Face à realidade moderna – uma realidade pautada pelas necessidades do 1%, do crescimento de discursos de ódio e da manipulação de demandas emancipatórias – as esquerdas estão obrigadas a descer da torre de marfim e exigir muito mais mais que representatividade, ainda que esta cumpra um papel importante. As esquerdas portuguesas devem exigir medidas concretas e orçamentadas como o não estabelecimento de quotas para aceitação de refugiadas e refugiados bem como legalização dessas pessoas, inclusão no mercado de trabalho, fim dos campos de concentração e maior atenção às necessidades de refugiadas mulheres e LGBT com o objectivo de proteger das eventuais violências. A nós, sectores organizados de pessoas LGBT cabe a responsabilidade de compreender e desmascarar as tentativas de manipulação das nossas lutas exigindo que não nos usem como testa de ferro para financiar investidas contra os povos do Médio Oriente, como já é de praxe na relação íntima entre a EU e o estado genocida de Israel. A nossa luta é também para parar o plano de Portugal de ter até 2024, 2% do PIB direccionado para a defesa (NATO) e, consequentemente, financiamento da criação de refugiadas e refugiados.
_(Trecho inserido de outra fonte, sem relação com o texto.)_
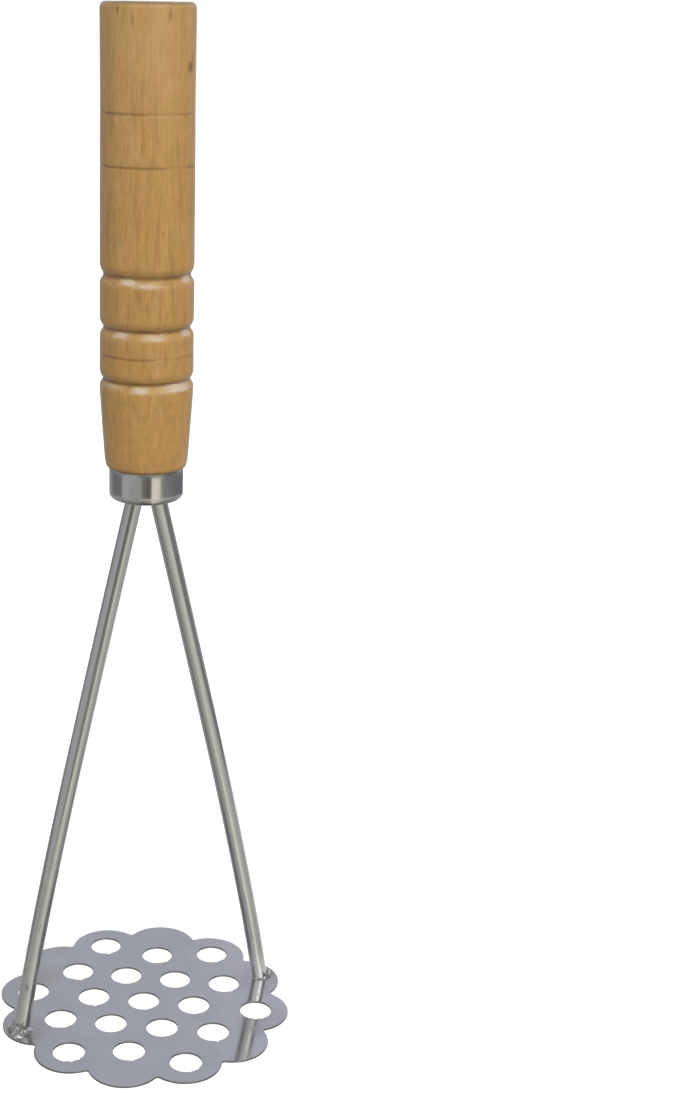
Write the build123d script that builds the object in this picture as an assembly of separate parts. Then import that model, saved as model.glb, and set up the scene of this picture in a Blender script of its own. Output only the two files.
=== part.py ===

A narrativa dos imigrantes invasores não passa de uma distracção radicalizante, considerando que esta lógica dos invasores não é aplicada às repetidas invasões ao Médio Oriente sob premissas de uma imaginada "guerra ao terror." Somos levados a acreditar que pessoas racializadas (enquanto "terroristas, misóginos violentos e homofóbicos incuráveis") chegam para invadir a sociedade europeia, teoria que é importada para contextos neonazi, onde se argumenta a dominação do mundo pelos judeus, que pretendem exterminar a raça branca no absurdo "genocídio branco." A esquerda deve responder a este tipo de discurso, em vez de endereçar as suas críticas apenas aos governos neoliberais, que, aliás, se interessam em dar uma plataforma ao mesmo, em nome da “liberdade de expressão”, isto é, a liberdade de não sofrer quaisquer consequências pelas acções que perpetuamos. A esquerda deverá assumir a sua responsabilidade e ser corajosa o suficiente para denunciar os dois projectos de Europa– o neoliberal, de continuidade da austeridade, de renúncia dos refugiados mas com algumas políticas de assistencialismo que nada fazem para ajudar as populações refugiadas; e outro abertamente nacionalista, racista e xenófoba, que ataca violentamente quem procura asilo e que defende, no final de contas, uma Europa de e para os “europeus”. Um diz um esfola e o outro diga mata. Ambos os projectos que não servem nem aos refugiados nem a quem vive nestes territórios e não podem ter o nosso apoio.

Os sectores organizados de pessoas LGBT de esquerda devem construir uma ampla mobilização, assente na solidariedade, no desmantelamento dos discursos racistas, xenófobos, machistas e lgbtqfóbicos e na luta contra estes fenómenos. A luta deve agregar todas/os que se revoltam contra o capitalismo e contra a sua expressão mais bárbara que são as organizações de extrema-direita, uma luta interseccional, dos 99%, que alargue os horizontes para além desta Europa fortaleza, irresponsável e contra o capitalismo mundial, em suma : em defesa dos interesses das trabalhadoras e dos trabalhadores.